The Book, Cat, & Cat Book Lovers Almanac
of historical trivia regarding books, cats, and other animals. Actually this blog has evolved so that it is described better as a blog about cats in history and culture. And we take as a theme the advice of Aldous Huxley: If you want to be a writer, get some cats. Don't forget to see the archived articles linked at the bottom of the page.
October 28, 2018
October 28, 1903
'Evelyn ... Waugh (October 28, 1903 to April 10, 1966) was an English writer known for his acute satire and acerbic, dark humor. Waugh is best known for his novel, Brideshead Revisited, along with several other successful works.'
Waugh needs no prefacing, but I found these quotes about him interesting:
'Evelyn Waugh's life can be divided into two very distinct stages, that of a lost and disillusioned youth and that of a faithful, religious family man. During his college days, he partied constantly and participated in acts for which he later felt very penitent. His life changed when he met and married his second wife, Laura Herbert. It was his marriage to her that increased his newfound Catholic faith, that gave him purpose as a father, and that fostered his extremely successful writing career, interrupted by his distinguished military service during World War II. His novels deal with the universal themes that most people find themselves facing in this world: The choice between confronting the trials of life with bitterness and harshness, or head-on, relying on a loving and ever present God. Evelyn Waugh chose the latter.

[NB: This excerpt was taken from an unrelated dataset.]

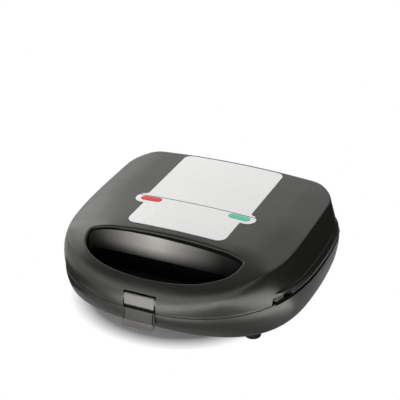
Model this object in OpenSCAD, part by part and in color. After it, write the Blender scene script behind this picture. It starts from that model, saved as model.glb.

'Edmund Wilson, the famous literary critic, said that Waugh was "the only first-rate comic genius the English have produced since George Bernard Shaw." George Orwell declared that Waugh was "about as good a novelist as one can be while holding untenable opinions." The American conservative commentator William F. Buckley, Jr.considered Waugh "the greatest English novelist of the century." Time magazine declared that he had "developed a wickedly hilarious yet fundamentally religious assault on a century that, in his opinion, had ripped up the nourishing taproot of tradition and let wither all the dear things of the world."'
Unconditional Surrender (1961) was one of three novels based on Waugh's wartime experiences. Therein we read:
'He committed Virginia's soul - 'repose' indeed, seemed the apt petition - to God in the colloquial monologue he always employed when praying; like an old woman, he sometimes ruefully thought, talking to her cat.'
A cat which represents the withering "of all the dear things of the world" --not a picture I would have used, but no doubt it says something about Waugh.